The ‘authorities’ had paid lip-service to the memory of the enormously popular Kornei Ivanovich. A special stamp was issued on the centenary of his birth, and various laudatory articles and books were published (from which his daughter’s name was carefully excised). But the spontaneous pilgrimage of thousands of people to the Chukovsky home was not to be tolerated. Lydia was served with an official notice — the house was ‘in disrepair’ and had to be demolished. The news spread like wildfire, and within hours volunteers began renovating the house. When the inspectors arrived they found nothing to complain of. Nevertheless Lydia received a court injunction to vacate the premises Her daughter ‘Liusha’ conducted her own defence when the case was tried, and the dispossession order was postponed. This procedure was repeated several times and Liusha was preparing for another court appearance the very week I arrived. That was why Lydia Korneevna wished me to see the dacha once again…Four years later the issue remains unresolved. Visitors flock to the dacha, and although Lydia Korneevna is under notice to vacate it, there are now hopes it will be preserved as an official literary museum.

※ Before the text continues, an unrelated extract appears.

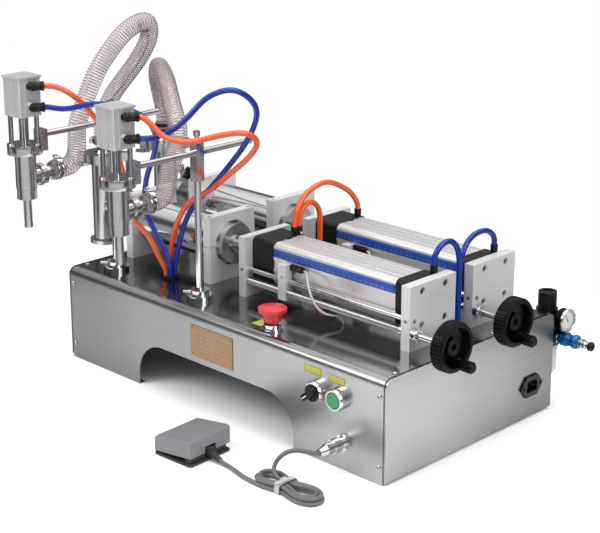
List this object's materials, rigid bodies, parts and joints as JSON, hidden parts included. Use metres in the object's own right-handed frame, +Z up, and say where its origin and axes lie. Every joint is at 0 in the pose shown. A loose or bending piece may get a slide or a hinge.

Bela Hirshorn, author of the present book, was first attracted to Lydia Korneevna’s work when she was an undergraduate in the Department of Russian Language and Literature at the University of Melbourne, and later she chose it as a subject for her Master’s thesis. Equipped for this task by her ‘qualities of heart and mind’, she was also fortunate in being able to consult Zhanna Grigorievna Dolgopolova, Michael Ulman, Sir Isaiah Berlin, T.M.Litvinova, Amanda Haight, among others, who helped her make a genuine contribution to the study of Lydia Korneevna’s life and work. To our knowledge no other work of this scope has so far appeared in print. Some minor changes and corrections have been made, but the text mainly stands as it was originally presented.